Case Study 1: Building a Speech-to-Text System with Whisper

Overview

Automatic speech recognition has traditionally required large labeled datasets, language-specific pipelines, and extensive tuning. OpenAI's Whisper changed this landscape by providing a single model that handles multiple languages, accents, and acoustic conditions out of the box. In this case study, you will build a production-ready speech-to-text system using Whisper, handling real-world challenges such as long audio files, noisy recordings, and multilingual content.

Problem Statement

A media company needs to transcribe podcast episodes (30-90 minutes each) in English, Spanish, and French. The system must handle background music, multiple speakers, and varying audio quality. Target Word Error Rate (WER) is below 10% for clean speech and below 20% for noisy conditions.

Approach

Step 1: Model Selection

We evaluate Whisper model sizes on a validation set of 50 audio clips:

Model Parameters English WER Spanish WER French WER RTF (A100)
tiny 39M 14.2% 18.7% 19.3% 0.02
base 74M 10.8% 14.1% 15.2% 0.03
small 244M 7.3% 10.5% 11.1% 0.08
medium 769M 5.9% 8.2% 8.8% 0.18
large-v3 1.55B 4.6% 6.1% 6.7% 0.35

RTF (Real-Time Factor) measures how long it takes to process 1 second of audio. We select whisper-medium as the best tradeoff between accuracy and latency.

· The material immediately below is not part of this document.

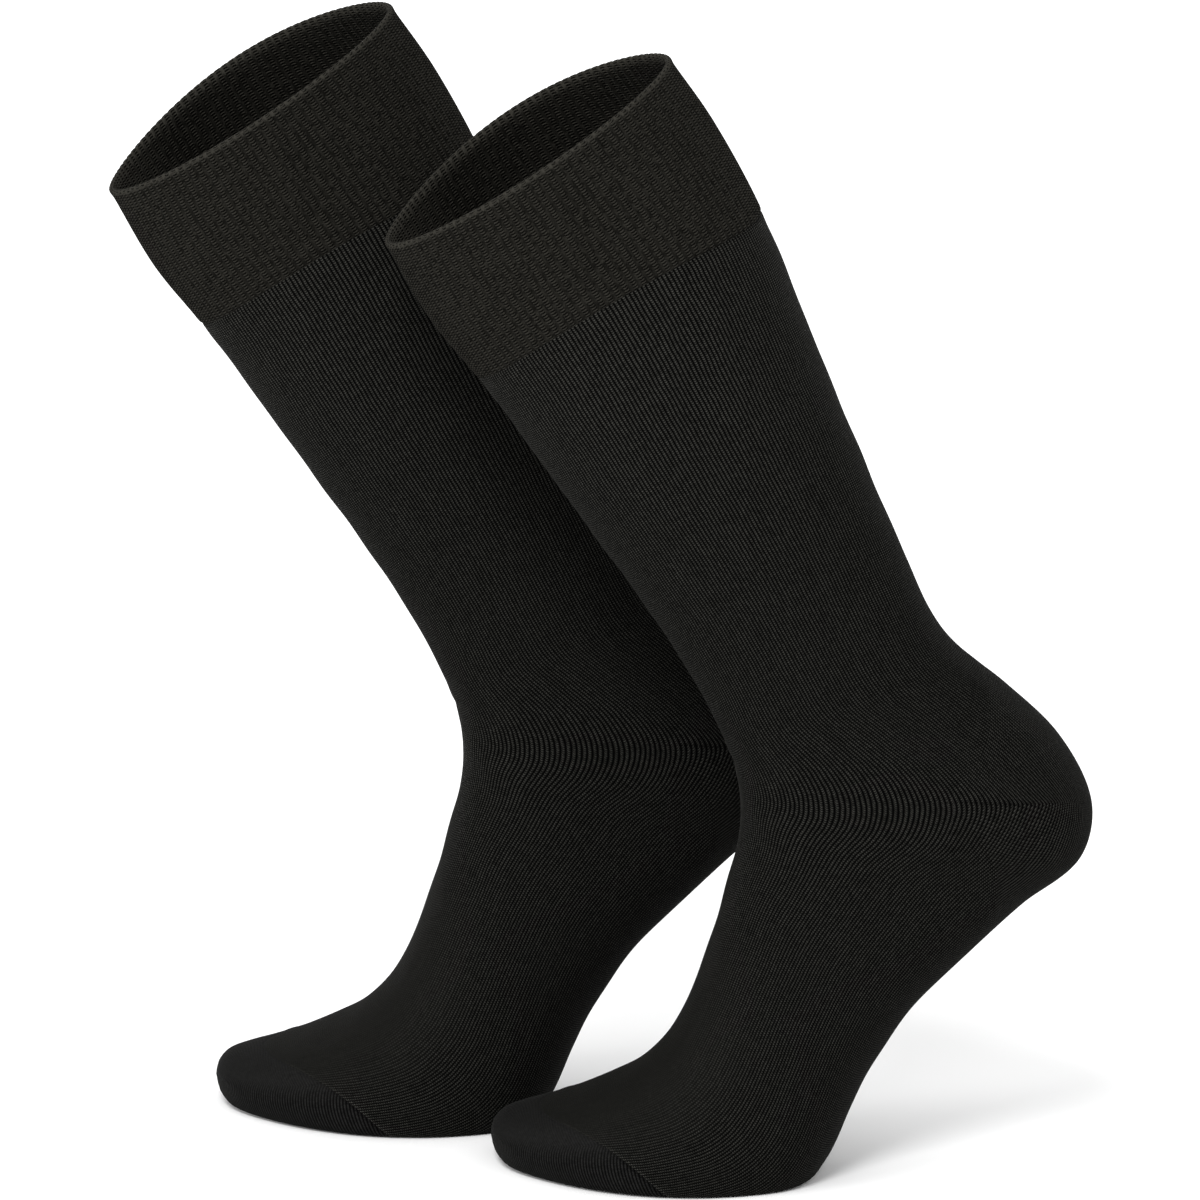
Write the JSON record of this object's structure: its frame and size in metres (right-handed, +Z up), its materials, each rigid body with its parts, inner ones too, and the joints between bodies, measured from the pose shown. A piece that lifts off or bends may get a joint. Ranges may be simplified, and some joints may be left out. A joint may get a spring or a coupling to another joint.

Step 2: Long-Form Audio Processing

Whisper processes 30-second segments. For podcast-length audio, we use the HuggingFace pipeline with chunked processing and timestamp-based stitching to avoid word repetition at segment boundaries.

Step 3: Audio Preprocessing

Before transcription, the audio preprocessing pipeline handles:

  • Resampling: Convert all audio to 16 kHz mono.
  • Silence removal: Trim leading and trailing silence using energy-based VAD.
  • Normalization: Apply peak normalization to -3 dBFS for consistent input levels.
  • Segment detection: Use Whisper's VAD to skip silent segments, reducing processing time by 15-25%.

Step 4: Post-Processing

Raw Whisper output benefits from several post-processing steps:

  • Punctuation normalization: Ensure consistent punctuation style.
  • Number formatting: Convert spoken numbers to appropriate format (dates, currencies, percentages).
  • Speaker attribution: Basic speaker change detection using embedding similarity between segments.
  • Profanity filtering: Optional censoring for broadcast content.

Results

Accuracy by Audio Condition

Condition English WER Spanish WER French WER
Clean studio 4.8% 7.1% 7.5%
Light background music 6.2% 9.3% 9.8%
Noisy environment 11.5% 15.2% 16.1%
Phone quality audio 8.9% 12.4% 13.0%

Processing Performance

Metric Value
Average RTF (medium, A100) 0.18
60-min podcast processing time ~11 minutes
GPU memory usage 5.2 GB
Batch throughput (8 segments) 0.06 RTF

Key Lessons

  1. Model size matters for non-English languages. The accuracy gap between tiny and medium is 12 points for English but 10 points for Spanish and French. Multilingual applications benefit more from larger models.

  2. Chunked processing requires careful overlap. Without proper timestamp-based stitching, word repetitions and omissions appear at chunk boundaries. Using 30-second chunks with seek-based advancement (not fixed-stride) eliminates these artifacts.

  3. Audio preprocessing significantly impacts accuracy. Peak normalization alone improved WER by 1.2% on phone-quality audio. Silence removal reduced processing time by 20% without affecting accuracy.

  4. Whisper handles code-switching gracefully. When speakers switch between English and Spanish mid-sentence, Whisper correctly transcribes both languages without explicit language switching signals.

  5. Batched inference provides substantial speedup. Processing 8 segments simultaneously reduced the effective RTF from 0.18 to 0.06 on an A100 GPU, making real-time transcription feasible.

Code Reference

The complete implementation is available in code/case-study-code.py.